Wentzel adamantly said that the former Marine wasn’t Krystal’s “boyfriend”, and instead she’d only known McLeod for a few weeks and were dating casually. The mother and daughter were very close and kept each other informed on each other’s lives.

“She would call me sometimes three times a day,” said Wentzel. “There was never a day that went by that we didn't talk. She was my confidante. I was her confidante, we were very close like that.”

She’d heard a bit about him from Krystal, who was a property manager in Phoenix. McLeod was a new tenant and would-be-suitor of the mother-of-two. Krystal often traveled to nearby San Diego to visit friends, and on one trip, she invited McLeod to join. It was only after McLeod allegedly murdered Krystal on that trip that her mother learned that he’d previously been accused of domestic violence by a former partner.


“He was out on bond for trying to kill his estranged wife,” said Wentzel. “They released a monster who had a history of violence.” 

After the initial hunt for McLeod went cold, Wentzel’s detective instincts kicked in. She’d worked as a detective in her native Guam for eight years before she stepped down from the force when she had her first child. 

While it’s been erroneously reported in the media over the years that Wentzel traveled throughout Latin America looking for McLeod, she actually said that she did all her hunting online. 

“I could not go physically, because I would have. I would have been there [Central America] in a heartbeat,” she said. “But I have two grandkids that Krystal left behind. They were five and six then.”

So she took to the internet. She began contacting hotels, posting in Facebook groups, and Marketplace. And it worked.

In 2017, she spotted McLeod in Livingston, Guatemala, dancing with a woman in a video a traveler posted online. He reportedly worked in a hostel, but by the time authorities got there, he was gone. He was next believed to be in neighboring Belize in 2018, but then he disappeared again.


For years, Wentzel continued searching online, posting in cities and towns in countries around Latin America. She wrote a book about the case and the hunt for McLeod and convinced the U.S. Marshals to put him on their 15 Most Wanted List with a $50,000 bounty. But for a long time, nothing worked.

She received tons of tips that she’d feed onto the Marshals that mostly ended up being duds. Beefy, tattooed, white gringos are common in Latin America.

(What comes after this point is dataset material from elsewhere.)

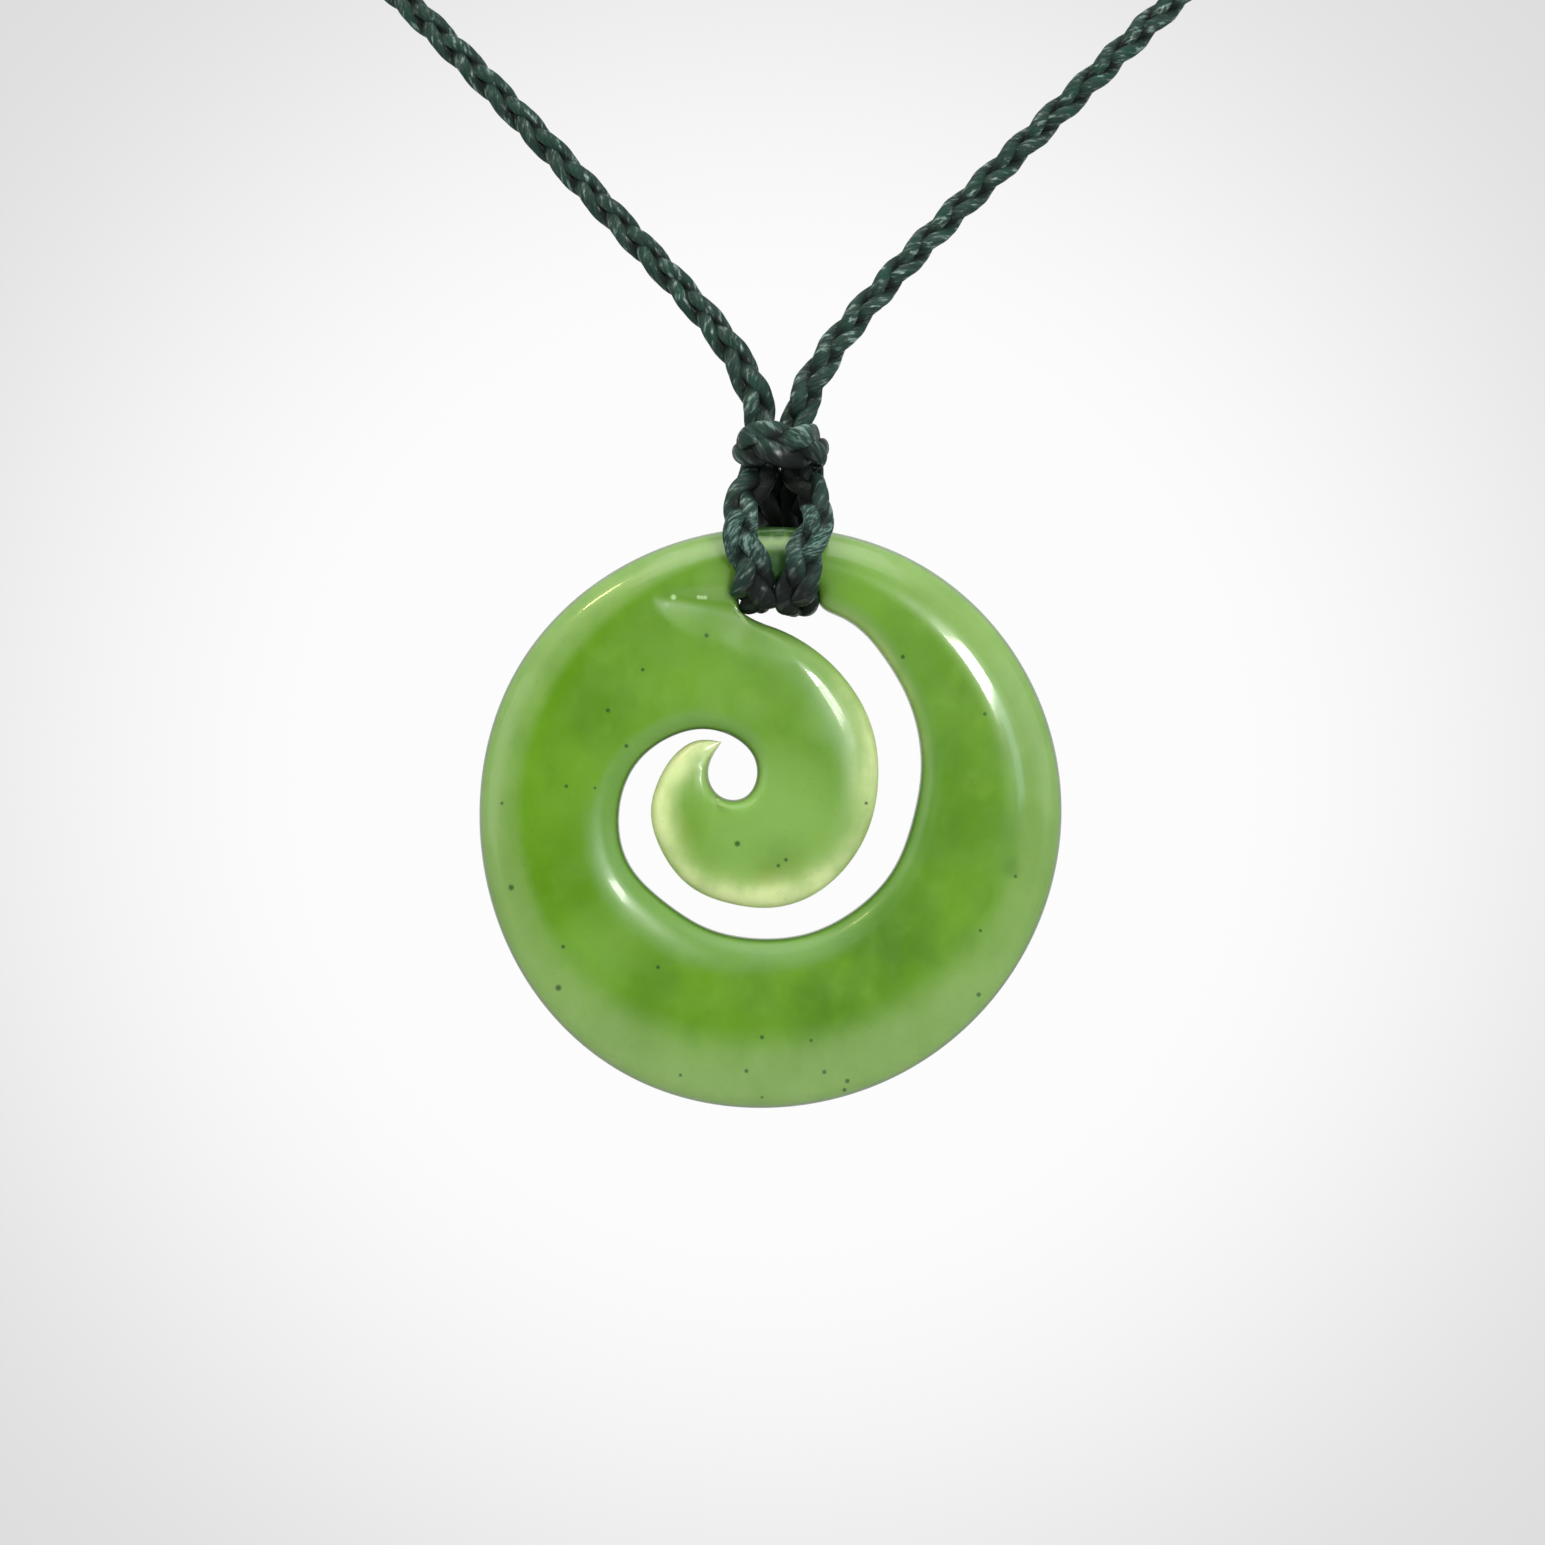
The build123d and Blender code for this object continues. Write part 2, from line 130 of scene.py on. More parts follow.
# Camera, straight in front of the stone's middle plane
PHOTO_PIXELS = 1545
PIXELS_PER_METRE = 13245
STONE_PIXEL = (769.6, 816.2)
CAMERA_DISTANCE = 0.6

FRONT = Vector((0, -1, 0))
BACK = Vector((0, 1, 0))
DOWN = Vector((0, 0, -1))
LEFT = Vector((-1, 0, 0))
RIGHT = Vector((1, 0, 0))

# The rim, each 30 degrees from the right-hand side and over the top. Columns: radius (share of
# the stone's radius), bevel (share of the bevel's width), softness of the band (share of the
# rim's softness).
RIM = (
    (1.001, 1.00, 0.45),
    (1.008, 0.92, 0.5),
    (1.006, 0.75, 0.35),
    (0.992, 0.56, 0.3),
    (0.995, 0.79, 0.3),
    (1.003, 0.94, 0.4),
    (0.995, 0.96, 0.35),
    (1.004, 1.10, 0.6),
    (1.014, 1.38, 1.1),
    (1.000, 1.56, 1.1),
    (0.991, 1.50, 1.1),
    (0.991, 1.24, 0.8),
)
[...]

She even recalled one time having to talk down a woman from shooting a misidentified man in Belize in an attempt to get the award money.

As the hunt for McLeod continued on, Wentzel decided she could use her skills to help other families in need of help and formed an organization called Angels of Justice.

“I had both perspectives, I could speak for both sides,” she said. “I can speak on behalf of the police and I could speak on behalf of the families that aren't getting justice. I mean, look at myself. I had to go chase justice.”

The big break came after she did a long interview with Spanish language outlet Univision in 2021. Afterward, she began spamming the article anywhere she could online in countries around Central and South America. Someone saw one of the posts, recognized McLeod as a local English teacher in El Salvador, and contacted the U.S. Marshals.


On August 30, U.S. Marshals went to El Salvador and arrested McLeod at the English school he worked at. One former student at the school who spoke with a CBS affiliate in San Diego showed a photo posing with McLeod, and claimed that he’d been his teacher for two years beginning in 2017.

U.S. Marshals immediately brought McLeod back to San Diego, where he is currently being held without bail. He pleaded not guilty during his first arraignment.

For Wentzel, all the long hours paid off.

“There were family members who wanted me to find relief somewhere, give up, stop being this way. Just be a grandma,” she said. “But I refused to give up.”